Saturday, March 14, 2020

Love in a Time of Coronavirus

I confess that when the COVID-19 pandemic began I agreed with President Trump. That should have been a warning sign right there. I thought it was no big deal. It was just another virus to deal with – like the seasonal flu and the common cold. No need to panic. People were overreacting. The media was overblowing things – as usual.

But as I became more informed, I realized the seriousness of the situation. Even though I had stopped watching the evening news months ago, I decided to tune in to see what was happening in Medialand. I was shocked at the video footage. I asked my daughter in Pittsburgh how things were out there.

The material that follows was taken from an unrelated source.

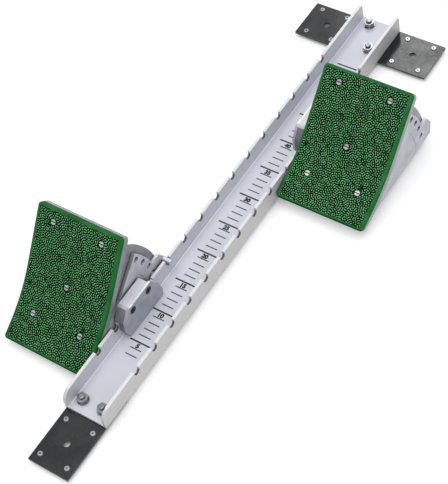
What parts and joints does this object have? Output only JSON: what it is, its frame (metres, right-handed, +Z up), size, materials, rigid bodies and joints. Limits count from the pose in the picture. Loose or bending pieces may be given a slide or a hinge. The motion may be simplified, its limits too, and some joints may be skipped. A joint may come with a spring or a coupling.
{
  "type": "starting blocks",
  "caption": "Sprint starting blocks: notched channel rail on spiked anchor plates, with a tilting rubber-faced foot pedal hooked on each side.",
  "frame": {"origin": "middle of the footprint on the ground, under the rail's centre line", "axes": "+Y along the rail from the start-line end to the rear cross plate, +Z up, +X to the runner's right when facing the rear"},
  "size_m": [0.3206, 0.785, 0.1434],
  "materials": {
    "rail_aluminium": "satin mill finish with printed scale",
    "cast_aluminium": "as-cast, lightly tumbled",
    "keeper_aluminium": "rolled plate, satin",
    "plate_steel": "dark glossy rolled steel",
    "spike_steel": "turned steel",
    "zinc_steel": "bright zinc plate",
    "dark_screw": "blackened steel",
    "pan_steel": "pressed sheet, satin",
    "green_rubber": "moulded rubber, pebble grain",
    "spring_steel": "spring wire",
    "latch_steel": "turned, plated"
  },
  "bodies": {
    "rail": {"rail_channel": "rail_aluminium", "front_anchor_plate": "plate_steel", "rear_anchor_plate": "plate_steel", "front_spikes": "spike_steel", "rear_spikes": "spike_steel", "front_bolts": "zinc_steel", "front_washers": "zinc_steel", "front_nuts": "zinc_steel", "rear_bolts": "zinc_steel", "rear_washers": "zinc_steel", "rear_nuts": "zinc_steel"},
    "left_pedal": {"left_inner_cheek": "cast_aluminium", "left_outer_cheek": "cast_aluminium", "left_floor_plate": "cast_aluminium", "left_rear_web": "cast_aluminium", "left_saddle_block": "cast_aluminium", "left_keeper_plate": "keeper_aluminium", "left_keeper_screws": "dark_screw", "left_hinge_pin": "zinc_steel", "left_latch_tube": "zinc_steel", "left_latch_spring": "spring_steel"},
    "left_pad": {"left_pad_pan": "pan_steel", "left_inner_sector": "pan_steel", "left_outer_sector": "pan_steel", "left_rubber_pad": "green_rubber", "left_pad_screws": "zinc_steel", "left_pad_nuts": "zinc_steel"},
    "left_latch_inner": {"left_latch_inner_pin": "latch_steel"},
    "left_latch_outer": {"left_latch_outer_pin": "latch_steel"},
    "right_pedal": {"right_inner_cheek": "cast_aluminium", "right_outer_cheek": "cast_aluminium", "right_floor_plate": "cast_aluminium", "right_rear_web": "cast_aluminium", "right_saddle_block": "cast_aluminium", "right_keeper_plate": "keeper_aluminium", "right_keeper_screws": "dark_screw", "right_hinge_pin": "zinc_steel", "right_latch_tube": "zinc_steel", "right_latch_spring": "spring_steel"},
    "right_pad": {"right_pad_pan": "pan_steel", "right_inner_sector": "pan_steel", "right_outer_sector": "pan_steel", "right_rubber_pad": "green_rubber", "right_pad_screws": "zinc_steel", "right_pad_nuts": "zinc_steel"},
    "right_latch_inner": {"right_latch_inner_pin": "latch_steel"},
    "right_latch_outer": {"right_latch_outer_pin": "latch_steel"}
  },
  "joints": [
    {"name": "left_pedal_lift", "type": "slide", "parent": "rail", "child": "left_pedal", "axis": [0, 0, 1], "range_m": [0, 0.06]},
    {"name": "left_pad_tilt", "type": "hinge", "parent": "left_pedal", "child": "left_pad", "pos_m": [-0.0963, -0.2385, 0.018], "axis": [1, 0, 0], "range_deg": [0, 8.5]},
    {"name": "left_latch_inner_slide", "type": "slide", "parent": "left_pedal", "child": "left_latch_inner", "axis": [-1, 0, 0], "range_m": [0, 0.005], "stiffness_N_per_m": 400, "springref_m": -0.008},
    {"name": "left_latch_outer_slide", "type": "slide", "parent": "left_pedal", "child": "left_latch_outer", "axis": [1, 0, 0], "range_m": [0, 0.005], "stiffness_N_per_m": 400, "springref_m": -0.008},
    {"name": "right_pedal_lift", "type": "slide", "parent": "rail", "child": "right_pedal", "axis": [0, 0, 1], "range_m": [0, 0.06]},
    {"name": "right_pad_tilt", "type": "hinge", "parent": "right_pedal", "child": "right_pad", "pos_m": [0.0963, 0.099, 0.018], "axis": [1, 0, 0], "range_deg": [0, 17]},
    {"name": "right_latch_inner_slide", "type": "slide", "parent": "right_pedal", "child": "right_latch_inner", "axis": [1, 0, 0], "range_m": [0, 0.005], "stiffness_N_per_m": 400, "springref_m": -0.008},
    {"name": "right_latch_outer_slide", "type": "slide", "parent": "right_pedal", "child": "right_latch_outer", "axis": [-1, 0, 0], "range_m": [0, 0.005], "stiffness_N_per_m": 400, "springref_m": -0.008}
  ]
}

She says that people are freaking out in western Pennsylvania. Store shelves are empty of essentials. People are sheltering in place. I felt like I was in a dystopian film!

Then yesterday we went to the grocery store to pick up a few items for the weekend. Our daughter-in-law asked us to pick up some toilet paper for them. The store was crowded, and the whole aisle of toilet paper was completely empty! We had to go to three stores to find some.

What the heck is going on? Do these bathroom tissue hoarders know something I do not? Are our personal hygiene habits in danger from the Chinese or the Europeans? Are we all going to be forced to convert to bidets?  Is this a democratic socialist plot against American values? I did a little more research. Nope, bathroom protocol has nothing to do with COVID-19.

Seriously now, I know it is a serious situation. I take the recommended precautions. From what I can discern I am pretty safe living in the woods of New Hampshire. My grandkids are too young to be seriously affected. My adult children are in good health. Even though I am nearly seventy years old and therefore in a greater risk category, I am in excellent health – as is my wife. I am not worrying.

The more I research it, the more I realize that this is really about those in the highest risk category, the elderly and those with serious health conditions. The rest of us take reasonable precautions not for ourselves but for them – the most vulnerable of our population – who need to be protected by us. It is a matter of love and compassion, more than self-interest. That is why we do what the health professionals recommend.

Think of the people affected indirectly by this crisis. The working poor, who cannot afford childcare when schools are canceled. Those who cannot afford to miss work because it means going without a paycheck. Minimum wage earners in the service industry are particularly affected by this pandemic. Healthcare workers on the front lines are at risk. The list goes on. That is why the bipartisan agreement announced by the president is necessary.

I am particularly watching the response of churches. Some churches are canceling worship services, following the lead of states that have canceled public schools. The governor of Kentucky – where I went to seminary and served as a pastor - has asked all churches in that state to cancel worship. Italy and South Korea have done the same. The Mormon Church has canceled services worldwide.

Holy sites in the Holy Land have closed. My Baptist denomination in New Hampshire and Vermont has canceled its regional convention for next weekend. Restrictions concerning the Lord’s Supper are handed down. Fist bumps and elbow bumps have replaced handshakes. Even my ever-hugging wife has stopped embracing people at church. That is how I know it is serious!

This time of Coronavirus is an opportunity for churches to show society what it means to be followers of Jesus, who was notorious in his time for ministering to the “unclean.” Although we need to protect ourselves from infection and thereby protect others, of equal concern should be the other physical, emotional, and spiritual needs of people. Especially the most isolated and fearful.

In other words this pandemic is an opportunity for ministry. Let’s not waste it. During the worst crises of history - even the Bubonic Plague of Europe - churches reached out. And this coronavirus is no Black Death. This is a time for compassion. It is a time for faith and love – not fear. As the old song says, “They will know we are Christians by our love.”

Maybe if churches take the lead by offering a distinctive, loving response to this crisis, society will take notice of the followers of Jesus. Perhaps this is part of the solution to declining church attendance. Maybe this is the opportunity we have been praying for - to show the world what Christians are like. Or we could just hunker down and wait it out.  At least we have plenty of toilet paper.